## Goal of the exercise:
Every line below that holds the string "frame" should be copied out.

## Collected data:
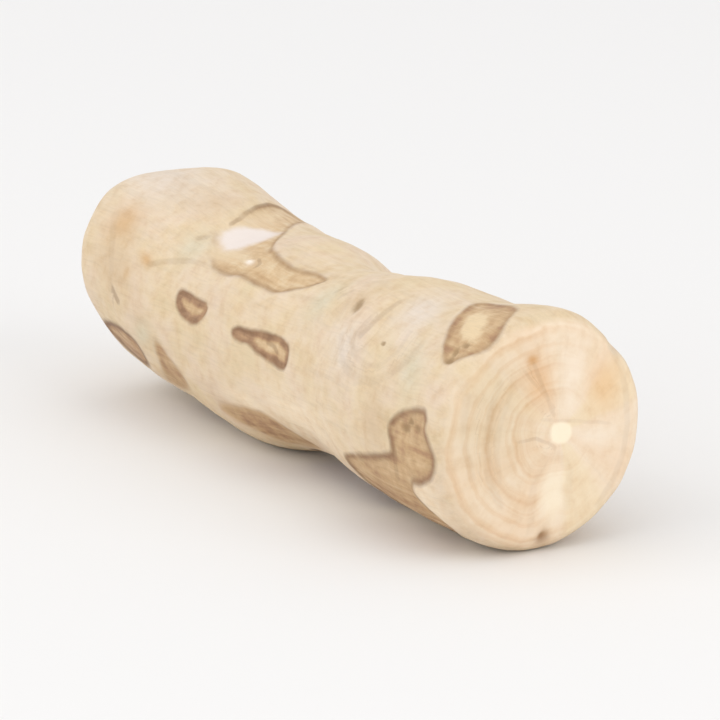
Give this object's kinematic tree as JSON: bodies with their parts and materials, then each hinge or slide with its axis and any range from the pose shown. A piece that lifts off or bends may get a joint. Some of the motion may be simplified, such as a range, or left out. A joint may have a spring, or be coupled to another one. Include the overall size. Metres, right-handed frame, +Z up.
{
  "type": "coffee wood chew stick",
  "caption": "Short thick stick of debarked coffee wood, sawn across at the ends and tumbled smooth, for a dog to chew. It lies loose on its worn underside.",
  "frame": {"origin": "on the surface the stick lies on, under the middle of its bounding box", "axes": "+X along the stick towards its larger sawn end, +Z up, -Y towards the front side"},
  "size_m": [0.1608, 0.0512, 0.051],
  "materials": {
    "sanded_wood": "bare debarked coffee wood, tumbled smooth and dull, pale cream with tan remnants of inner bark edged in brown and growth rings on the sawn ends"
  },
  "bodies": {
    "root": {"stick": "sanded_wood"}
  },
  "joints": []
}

## Full output:
Give this object's kinematic tree as JSON: bodies with their parts and materials, then each hinge or slide with its axis and any range from the pose shown. A piece that lifts off or bends may get a joint. Some of the motion may be simplified, such as a range, or left out. A joint may have a spring, or be coupled to another one. Include the overall size. Metres, right-handed frame, +Z up.
  "frame": {"origin": "on the surface the stick lies on, under the middle of its bounding box", "axes": "+X along the stick towards its larger sawn end, +Z up, -Y towards the front side"},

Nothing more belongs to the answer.